Legacy and Contemporary Reflections
The history of naval warfare and empire is not a closed chapter. Many of the chokepoints, bases, and strategic doctrines forged during the age of sail continue to influence international politics.
Naval Power as a Determinant of Geopolitical Order
The post-1945 world saw the United States inherit the mantle of naval hegemon, using carrier strike groups to maintain freedom of navigation and project force globally. The decolonization wave of the mid-20th century occurred within a framework where, for the first time, European navies were dwarfed by a superpower fleet. Newly independent states in Africa and Asia often found their maritime security dependent on external powers, perpetuating patterns reminiscent of imperial eras.

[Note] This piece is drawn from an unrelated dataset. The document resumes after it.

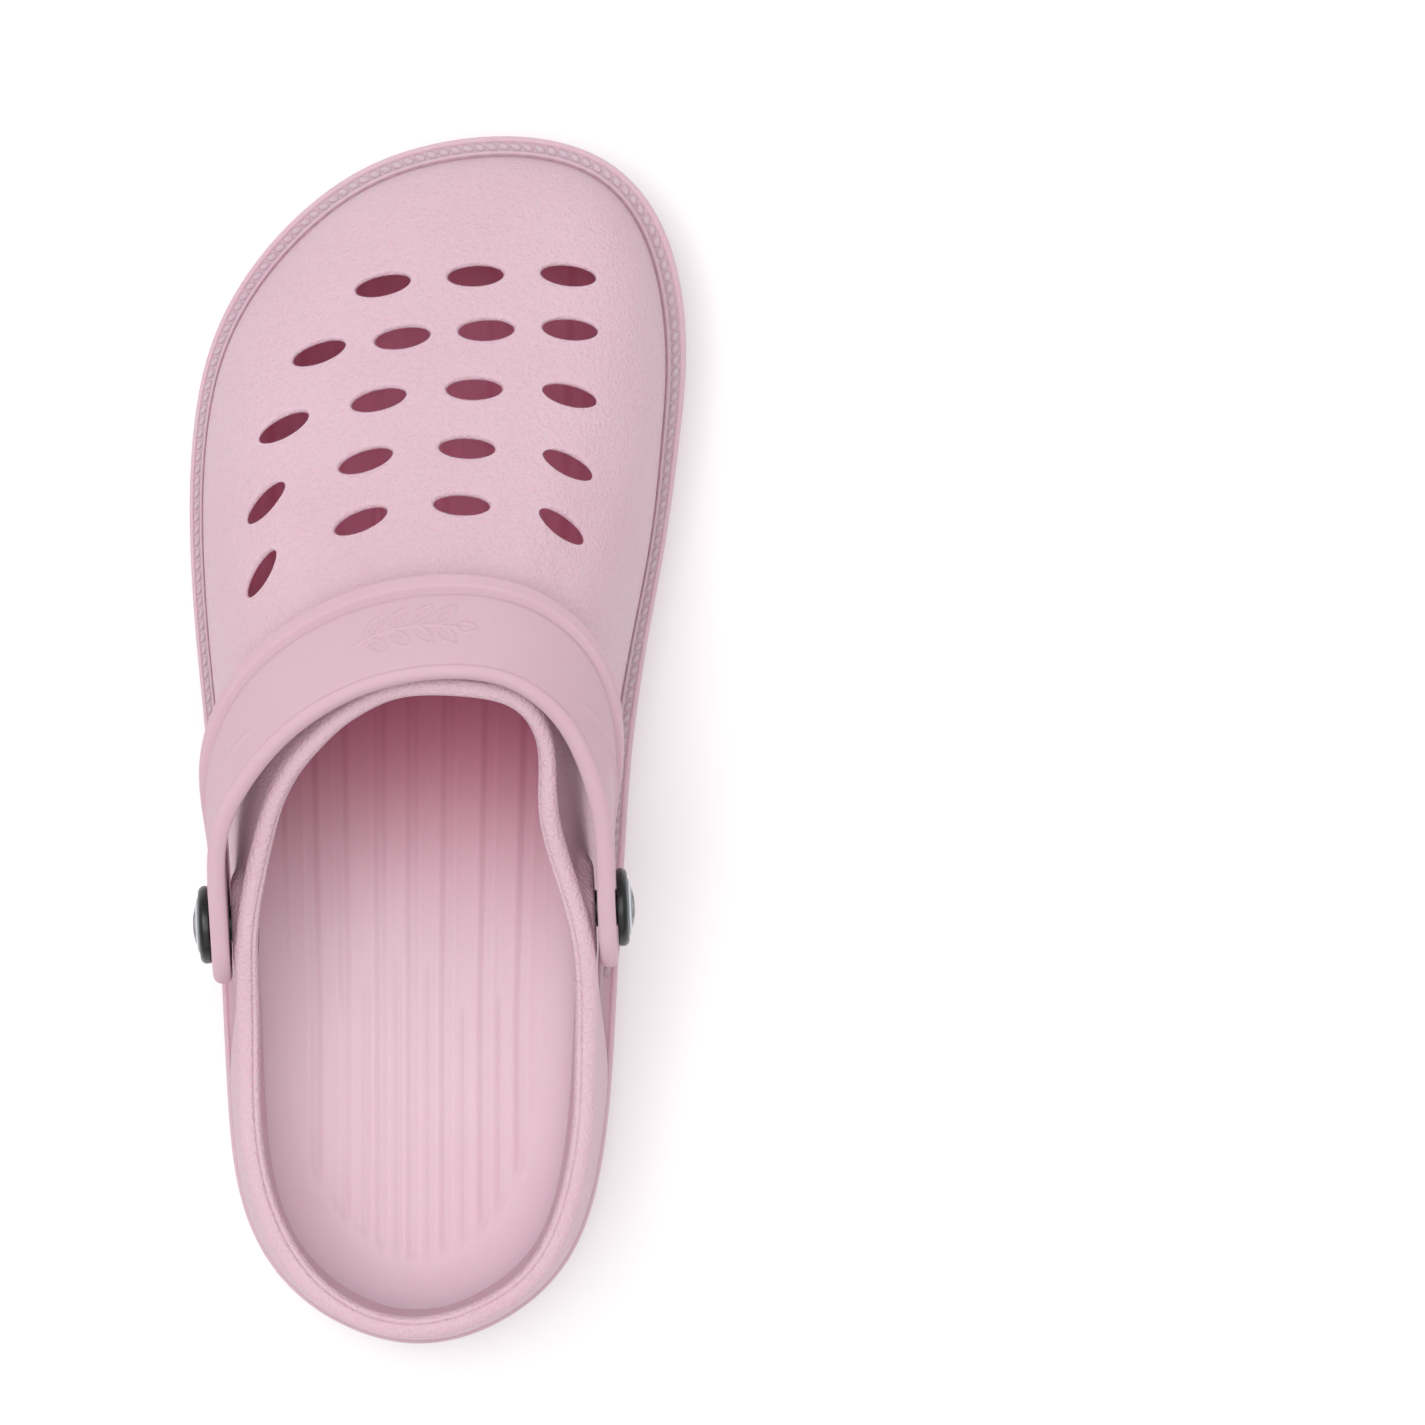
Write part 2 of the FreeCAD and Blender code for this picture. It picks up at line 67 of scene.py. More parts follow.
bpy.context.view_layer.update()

Modern Imperial Echoes: Trade Routes, Chokepoints, and Blue-Water Navies
Today, the Strait of Hormuz, the South China Sea, and the Bab el-Mandeb are contested partly because they are the modern equivalents of those 18th-century strategic gateways. China’s rapid naval expansion, including the construction of a blue-water navy and overseas bases in Djibouti and potentially elsewhere, evokes the same logic that drove European powers: access to resources, protection of sea lines of communication, and the capacity to shape events far beyond one’s shores. Naval warfare technology—cyber, hypersonic anti-ship missiles, unmanned vessels—has evolved, but the fundamental truth remains: the nation that rules the waves secures the terms of global exchange.